• **What you need to do**
Include in the output exactly the lines from the opening of the data through the line containing "return height *", and nothing more.

* Start *

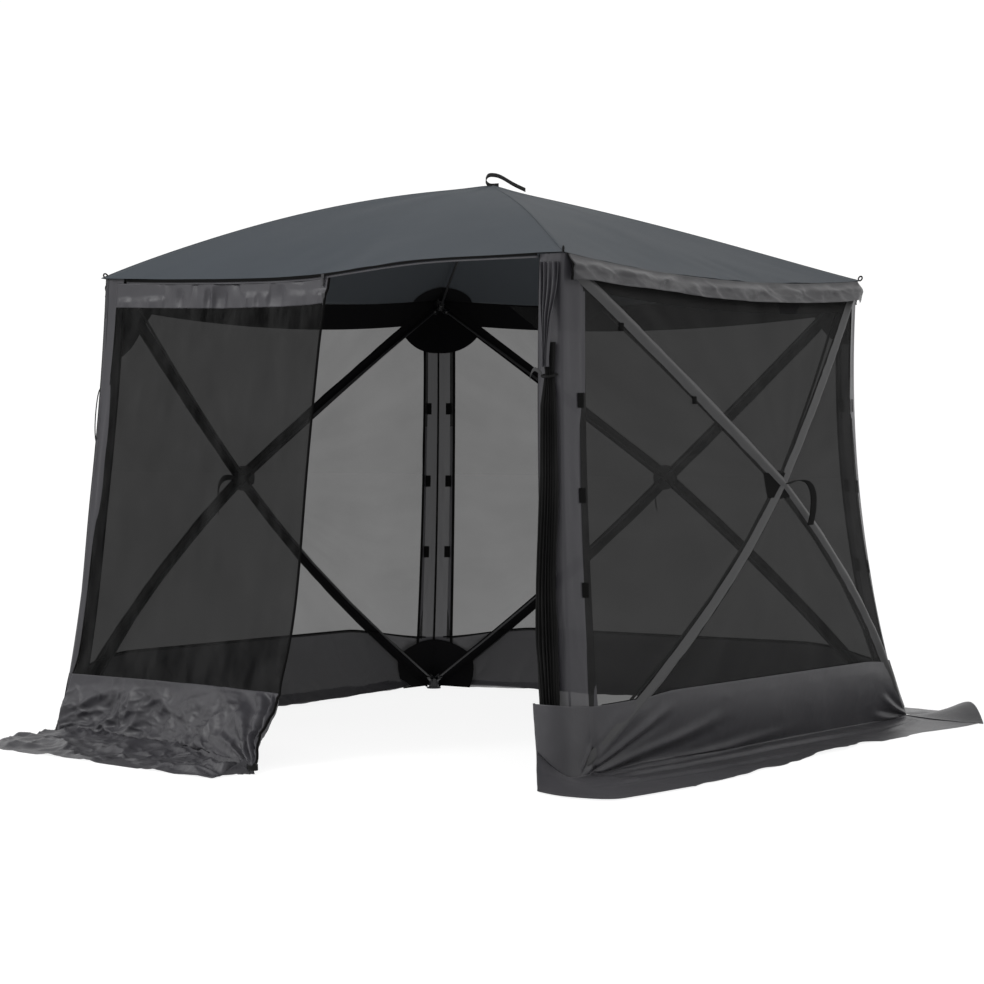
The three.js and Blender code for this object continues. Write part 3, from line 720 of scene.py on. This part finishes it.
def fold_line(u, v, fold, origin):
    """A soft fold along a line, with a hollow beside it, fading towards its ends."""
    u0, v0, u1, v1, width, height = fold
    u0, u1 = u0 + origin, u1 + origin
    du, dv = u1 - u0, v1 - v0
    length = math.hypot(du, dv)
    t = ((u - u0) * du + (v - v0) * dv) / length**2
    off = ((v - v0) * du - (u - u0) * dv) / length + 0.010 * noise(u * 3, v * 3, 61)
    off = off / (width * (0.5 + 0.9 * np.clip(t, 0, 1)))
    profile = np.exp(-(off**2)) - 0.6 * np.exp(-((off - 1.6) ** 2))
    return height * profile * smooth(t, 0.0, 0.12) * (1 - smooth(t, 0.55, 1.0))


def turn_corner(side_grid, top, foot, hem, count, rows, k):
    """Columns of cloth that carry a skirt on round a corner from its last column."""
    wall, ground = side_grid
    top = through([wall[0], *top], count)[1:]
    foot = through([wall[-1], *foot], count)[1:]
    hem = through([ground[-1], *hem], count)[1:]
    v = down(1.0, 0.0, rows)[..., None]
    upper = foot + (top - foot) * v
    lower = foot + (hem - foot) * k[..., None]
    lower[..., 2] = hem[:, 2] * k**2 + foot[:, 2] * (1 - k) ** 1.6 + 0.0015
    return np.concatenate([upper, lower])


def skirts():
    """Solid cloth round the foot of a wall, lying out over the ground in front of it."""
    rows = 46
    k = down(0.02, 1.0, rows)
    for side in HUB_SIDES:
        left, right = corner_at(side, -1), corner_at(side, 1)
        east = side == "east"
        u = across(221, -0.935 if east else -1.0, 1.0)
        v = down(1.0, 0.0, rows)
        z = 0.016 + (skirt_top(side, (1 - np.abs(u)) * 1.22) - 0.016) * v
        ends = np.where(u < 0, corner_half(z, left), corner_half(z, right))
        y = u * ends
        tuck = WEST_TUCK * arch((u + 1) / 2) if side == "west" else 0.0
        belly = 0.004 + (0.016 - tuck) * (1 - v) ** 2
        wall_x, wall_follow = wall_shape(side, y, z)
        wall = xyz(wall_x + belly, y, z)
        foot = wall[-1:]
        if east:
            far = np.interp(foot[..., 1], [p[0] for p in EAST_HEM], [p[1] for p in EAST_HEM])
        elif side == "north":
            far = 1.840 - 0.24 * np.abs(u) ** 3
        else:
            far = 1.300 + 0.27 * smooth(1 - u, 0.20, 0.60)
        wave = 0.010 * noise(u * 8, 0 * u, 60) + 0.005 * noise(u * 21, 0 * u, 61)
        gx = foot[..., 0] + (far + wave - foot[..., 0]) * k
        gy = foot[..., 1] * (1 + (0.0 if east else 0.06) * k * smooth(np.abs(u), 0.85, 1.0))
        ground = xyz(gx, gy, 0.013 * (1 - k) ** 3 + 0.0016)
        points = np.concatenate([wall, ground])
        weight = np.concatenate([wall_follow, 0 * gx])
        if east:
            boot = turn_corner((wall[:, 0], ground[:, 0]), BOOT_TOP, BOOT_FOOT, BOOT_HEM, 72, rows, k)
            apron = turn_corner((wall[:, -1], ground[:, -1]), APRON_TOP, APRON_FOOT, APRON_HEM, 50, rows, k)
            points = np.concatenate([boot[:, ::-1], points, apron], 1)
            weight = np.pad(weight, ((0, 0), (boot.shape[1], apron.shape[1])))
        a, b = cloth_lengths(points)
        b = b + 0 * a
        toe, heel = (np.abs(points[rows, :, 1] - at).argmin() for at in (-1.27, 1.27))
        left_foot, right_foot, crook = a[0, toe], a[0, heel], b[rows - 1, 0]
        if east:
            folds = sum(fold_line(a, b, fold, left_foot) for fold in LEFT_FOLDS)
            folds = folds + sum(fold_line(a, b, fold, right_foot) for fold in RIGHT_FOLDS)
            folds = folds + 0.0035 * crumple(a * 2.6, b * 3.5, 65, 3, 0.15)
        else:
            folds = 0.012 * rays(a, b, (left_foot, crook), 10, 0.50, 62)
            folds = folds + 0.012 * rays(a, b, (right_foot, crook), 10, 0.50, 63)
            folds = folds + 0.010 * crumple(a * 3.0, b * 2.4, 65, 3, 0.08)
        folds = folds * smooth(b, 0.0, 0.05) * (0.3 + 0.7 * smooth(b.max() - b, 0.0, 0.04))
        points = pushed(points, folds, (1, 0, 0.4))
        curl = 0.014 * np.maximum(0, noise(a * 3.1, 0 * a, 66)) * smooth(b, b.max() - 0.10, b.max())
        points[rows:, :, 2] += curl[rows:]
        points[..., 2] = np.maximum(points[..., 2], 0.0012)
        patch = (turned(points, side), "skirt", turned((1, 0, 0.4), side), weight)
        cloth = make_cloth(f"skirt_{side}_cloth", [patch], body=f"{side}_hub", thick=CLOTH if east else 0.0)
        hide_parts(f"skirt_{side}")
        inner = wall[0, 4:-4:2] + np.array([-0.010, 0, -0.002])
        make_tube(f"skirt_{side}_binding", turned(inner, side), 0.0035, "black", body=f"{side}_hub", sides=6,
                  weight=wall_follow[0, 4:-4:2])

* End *

• **Full output**
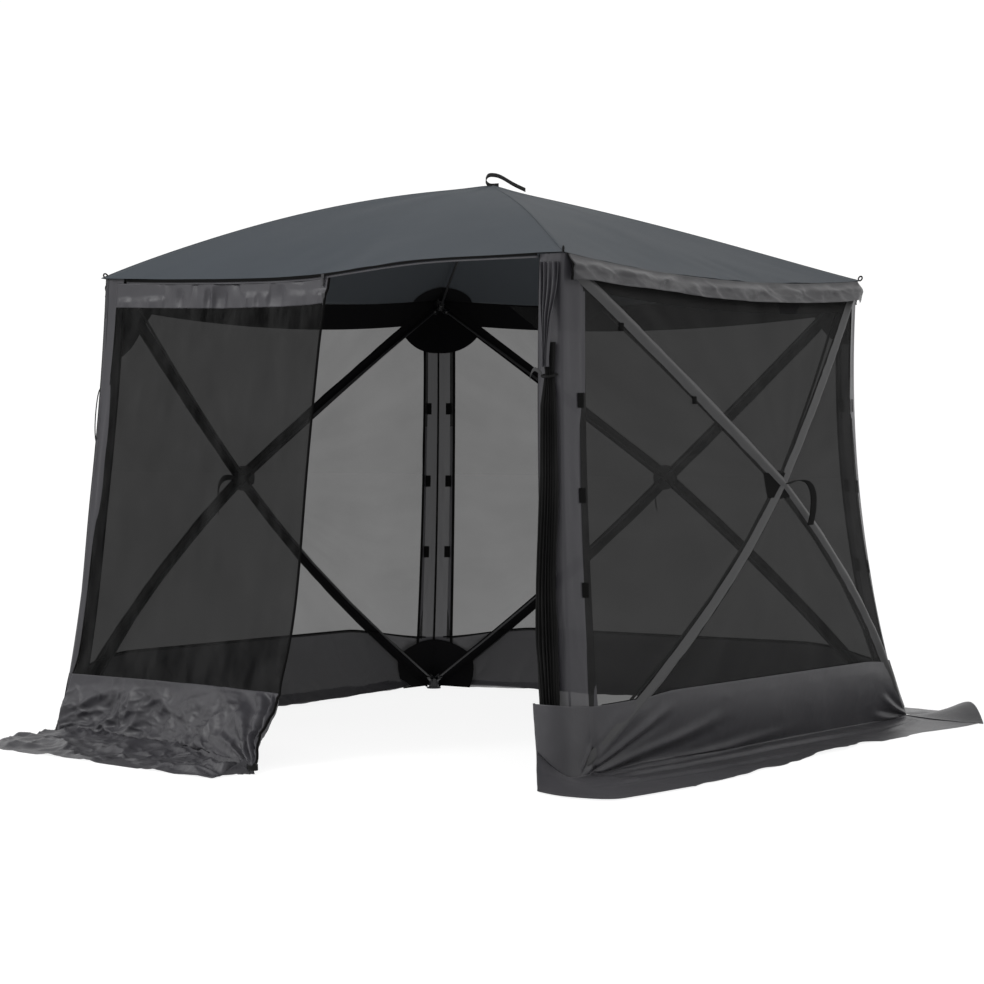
The three.js and Blender code for this object continues. Write part 3, from line 720 of scene.py on. This part finishes it.
def fold_line(u, v, fold, origin):
    """A soft fold along a line, with a hollow beside it, fading towards its ends."""
    u0, v0, u1, v1, width, height = fold
    u0, u1 = u0 + origin, u1 + origin
    du, dv = u1 - u0, v1 - v0
    length = math.hypot(du, dv)
    t = ((u - u0) * du + (v - v0) * dv) / length**2
    off = ((v - v0) * du - (u - u0) * dv) / length + 0.010 * noise(u * 3, v * 3, 61)
    off = off / (width * (0.5 + 0.9 * np.clip(t, 0, 1)))
    profile = np.exp(-(off**2)) - 0.6 * np.exp(-((off - 1.6) ** 2))
    return height * profile * smooth(t, 0.0, 0.12) * (1 - smooth(t, 0.55, 1.0))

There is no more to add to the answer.